You can run the script in a Docker container. See the Dockerfile for more information.

Build and Run

  1. Build the Docker image:

    docker build -t dcat-catalog-check .
  2. Run the Docker container:

    docker run --rm dcat-catalog-check --url https://example.com

Tests

To ensure the quality of the code, we utilize unittest for testing and coverage to measure code coverage.

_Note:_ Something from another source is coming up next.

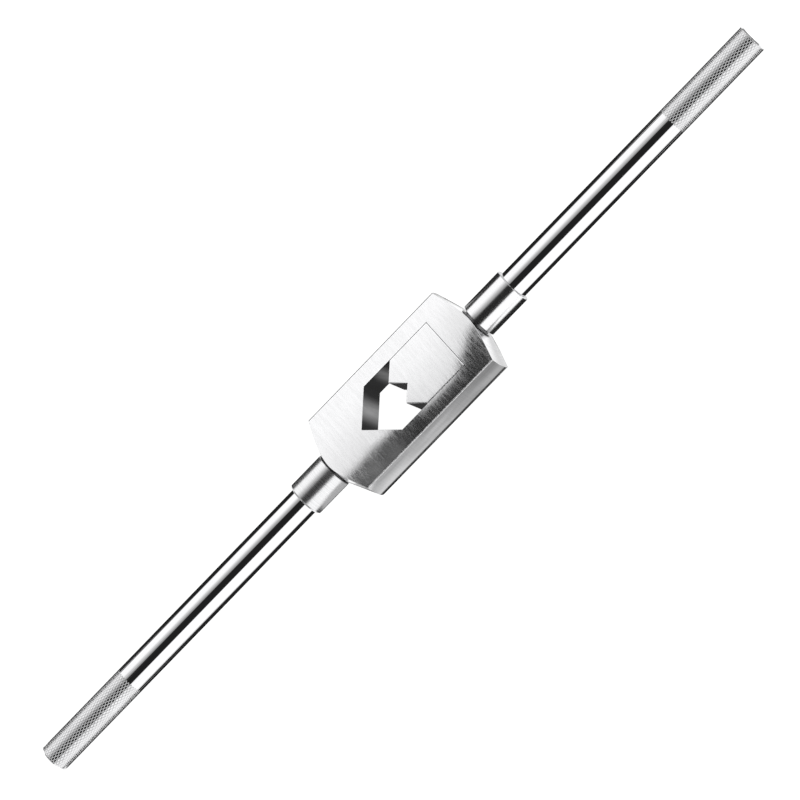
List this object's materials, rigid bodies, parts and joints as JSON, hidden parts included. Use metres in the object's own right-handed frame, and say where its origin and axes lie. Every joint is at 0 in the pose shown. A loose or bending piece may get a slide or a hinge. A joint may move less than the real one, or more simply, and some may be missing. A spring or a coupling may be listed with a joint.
{
  "type": "tap wrench",
  "caption": "Adjustable tap wrench: flat-sided turned body, fixed V and screw-driven sliding V jaw, and two long knurled rod handles in line.",
  "frame": {"origin": "under the middle of the wrench's length, on the plane that the lower flat rests on", "axes": "+X along the handles towards the one that adjusts the jaw, +Z out of the top flat, +Y across the body"},
  "size_m": [0.28, 0.029, 0.0114],
  "materials": {
    "brushed_body": "flats brushed across the length of the wrench",
    "turned_steel": "satin, fine turning lines round the axis",
    "polished_rod": "polished, with diamond-knurled ends",
    "pin_steel": "ground dowel ends"
  },
  "bodies": {
    "frame": {"body_block": "brushed_body", "fixed_ferrule": "turned_steel", "fixed_rod": "polished_rod", "front_groove_pin": "pin_steel", "rear_groove_pin": "pin_steel", "ferrule_pin": "pin_steel"},
    "adjuster": {"spindle": "turned_steel", "adjusting_rod": "polished_rod"},
    "jaw": {"sliding_jaw": "brushed_body"}
  },
  "joints": [
    {"name": "handle_turn", "type": "hinge", "parent": "frame", "child": "adjuster", "pos_m": [0.02665, 0, 0.0057], "axis": [1, 0, 0], "range_deg": [-3600, 0]},
    {"name": "jaw_slide", "type": "slide", "parent": "frame", "child": "jaw", "axis": [1, 0, 0], "range_m": [-0.01, 0]}
  ],
  "couplings": [
    {"joint": "jaw_slide", "follows": "handle_turn", "m_per_rad": 0.00015915}
  ]
}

Follow the instructions below to run the tests and generate coverage reports.

Running Tests

To run the tests with coverage, you can use either of the following commands:

# Using Python directly
python3 -m coverage run -m unittest

or

# Using Poetry
poetry run coverage run -m unittest

Generating a Coverage Report

After running the tests, you can generate a coverage report to see which parts of your code were exercised during testing:

# Using Python directly
python3 -m coverage report

or

# Using Poetry
poetry run coverage report

Code Linting

For code linting, we use ruff to enforce style and catch potential issues. Run the following command to lint your code:

# Using Python directly
python3 -m ruff check .

or

# Using Poetry
poetry run ruff check .

Contributing

Contributions are welcome! Please open an issue or submit a pull request with your changes.

License

This project is licensed under the European Union Public License 1.2. See the LICENSE file for details.